Clearly, the swap ratio is advantageous to the investor at the current stock price since it is at a premium of 15.23% to the current value of their investments. Of course, we have to provide for the fact that there will be a 4.9% dilution in the net worth of IDFC First Bank Ltd post the merger. That would offset some of this premium and most likely the post-merger would adjust for this factor.

How the financials of the merging entity look?

Let us take a sneak peak at the financials of the 3 companies involved in the merger viz. IDFC Financial Holdings Ltd, IDFC Ltd and IDFC First Bank Ltd.

  1. IDFC Financial Holding Ltd is the non-operational holding company of IDFC First Bank and the former is a unit of IDFC Ltd. IDFC Financial Holdings Ltd has total assets of ₹10,822 crore, net worth of ₹10,785 crore and revenues of ₹3,676 crore. IDFC Financial will first be integrated into IDFC Ltd.
     
  2. IDFC Ltd, the group parent company, holds 39.93% stake in IDFC First Bank Ltd through IDFC Financial Holdings Ltd.
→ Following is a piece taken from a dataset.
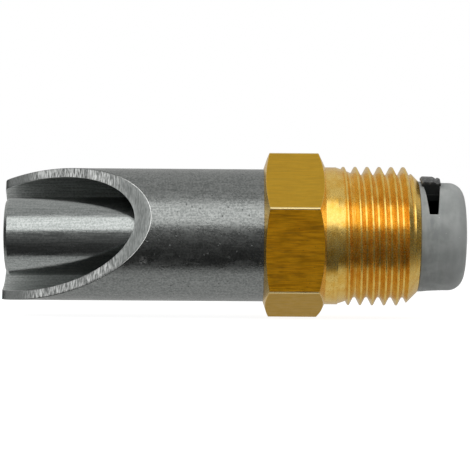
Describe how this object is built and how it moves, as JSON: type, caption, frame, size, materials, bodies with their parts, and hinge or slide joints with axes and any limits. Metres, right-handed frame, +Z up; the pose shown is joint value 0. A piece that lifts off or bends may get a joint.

IDFC Ltd has total assets of ₹9,571 crore, net worth of ₹9,519 crore and revenues of ₹2,076 crore. IDFC Ltd will merge into IDFC First Bank Ltd in the swap ratio of 155:100.
     
  3. IDFC First Bank Ltd is the operational bank and is 39.93% held by IDFC Ltd through IDFC Financial Holdings Ltd. IDFC First Bank Ltd has total assets of ₹239,942 crore, net worth of ₹25,721 crore and revenues of ₹27,195 crore. IDFC First Bank will be the eventually surviving company post the merger.

A big bet on banking consolidation

The merger is a bet on consolidation in the banking sector. The business economics are clearly tilting in favour of the large banks and that is what the merger will seek to achieve. IDFC First Bank has substantially improved its footprint in the last few years on consumer banking, digital initiatives and on expanding the base of CASA deposits. For the bank to fruitfully grow its net interest income (NII) and to expand its net interest margins (NIM) on a consistent basis, size is the key. Hopefully, the merger will not only simplify the ownership structure at IDFC Bank but also give an impetus to growth in the years ahead.